Let \(\omega_i(x)(1+x)^{-1}\in L_1(R^1_+)\), \(i=1,2\) and \(\omega_i(x) \geq 0\). The author describes a solution of the Hausdorff moment problem. The following integral equation of the first kind \[ \int_0^\infty e^{-st}d\alpha (t)= \left(\int_0^\infty \frac{\omega_1 (x)}{s+x} dx\right) \left(\int_0^\infty \frac{\omega_2 (x)}{s+x} dx\right)^{-1}, \qquad s>0, \tag{1} \] is considered under the assumptions: i) \(\omega_1(x+\Delta)\omega_2(x-\Delta)\leq \omega_1(x-\Delta)\omega_2(x+\Delta)\) for any \(x, \Delta>0\) such that \(0<x-\Delta<x<x+\Delta<\infty\); ii) \(\min_{x\in[a,b]}\omega_2 (x)\geq \rho>0\) for a segment \([a,b]\subset (0,\infty)\).
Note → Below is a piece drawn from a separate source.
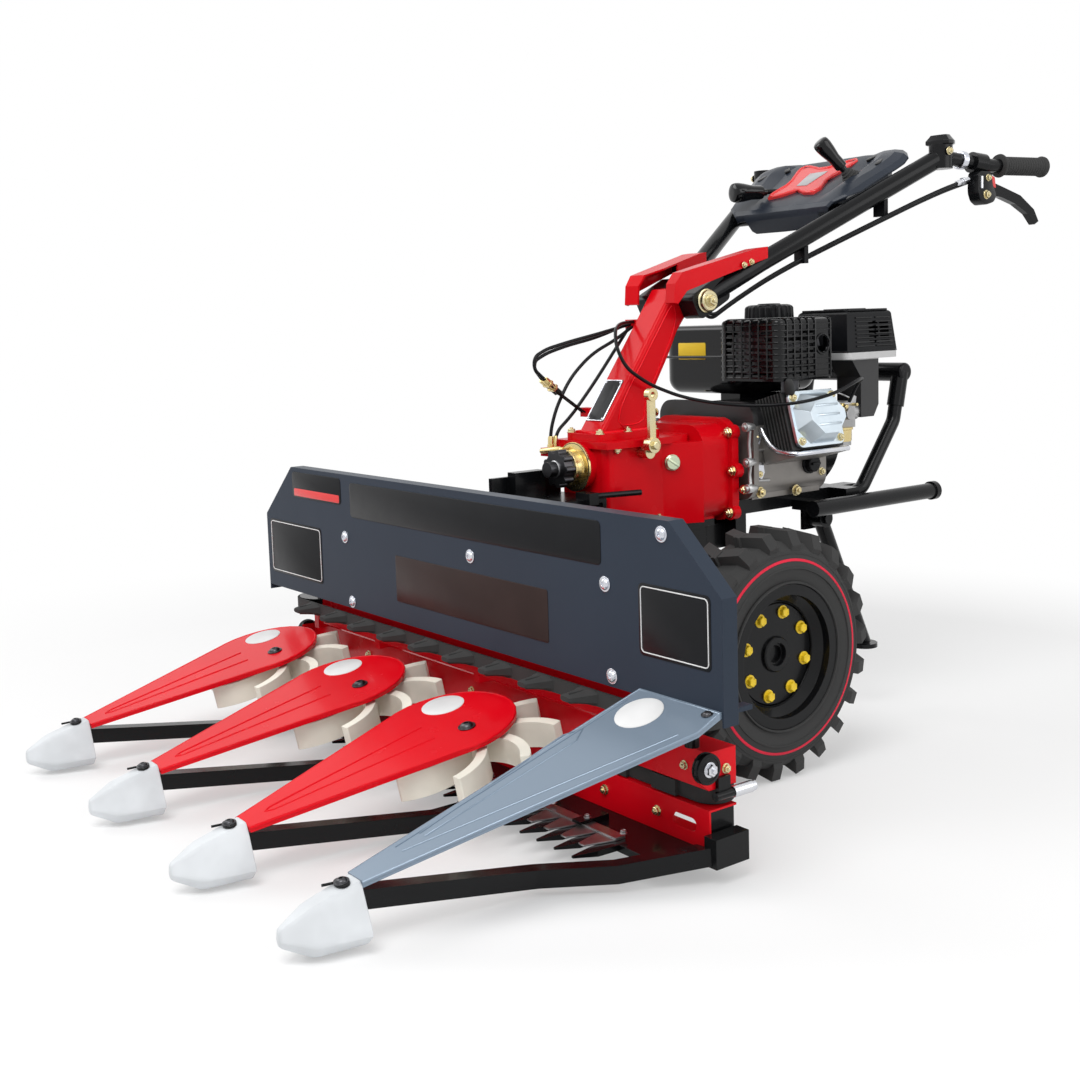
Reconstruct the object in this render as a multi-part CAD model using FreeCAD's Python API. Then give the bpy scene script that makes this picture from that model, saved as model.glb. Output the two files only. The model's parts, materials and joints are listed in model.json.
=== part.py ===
import FreeCAD, Part
import math
import os

from FreeCAD import Vector

# Walk-behind reaper: a two-wheel tractor with a front cutting header.
# Millimetres.  +Z is up, +X is the machine's left, and the machine drives towards -Y.
# Sizes are measured with the header level: across from the middle, along from the wheel axle
# and up from the tyres' tread.  save() then leans the machine forward about the axle until the
# divider noses rest on the floor, and moves it so that its box stands centred on the origin.

# ---------------------------------------------------------------- clearances
RUN_GAP = 0.05
SEAT_GAP = 0.3
END_GAP = 1.0
MOVE_GAP = 5.5

# ---------------------------------------------------------------- wheels
TYRE_R = 205.0
TYRE_W = 104.0
TYRE_MID_X = 271.0
TREAD_H = 17.0
SIDEWALL_R = 146.0
BEAD_R = 103.0
RIM_LIP_R = 116.0
RIM_W = 92.0
RIM_T = 3.0
RIM_WELL = 14.0
DISC_OUT_X = 293.0
DISC_T = 6.0
DISC_RIM_X = 12.0
HUB_R = 36.0
HUB_BORE_R = 14.4
HUB_FLANGE_R = 82.0
HUB_FLANGE_T = 8.0
AXLE_R = 15.0
AXLE_IN = 60.0
LUG_PAIRS = 11
LUG_W = 20.0
LUG_SLANT = 20.0
LUG_OVERLAP = 6.0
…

He shows that the equation (1) has a non-decreasing solution \(\alpha (x)\) such that \(\alpha (0)=0\) and \[ \alpha (x)\leq \left(\int_0^\infty e^{-xt}\omega_1 (t) dt\right) \left(\int_0^\infty e^{-xt}\omega_2 (t) dt\right)^{-1}, \qquad x>0. \]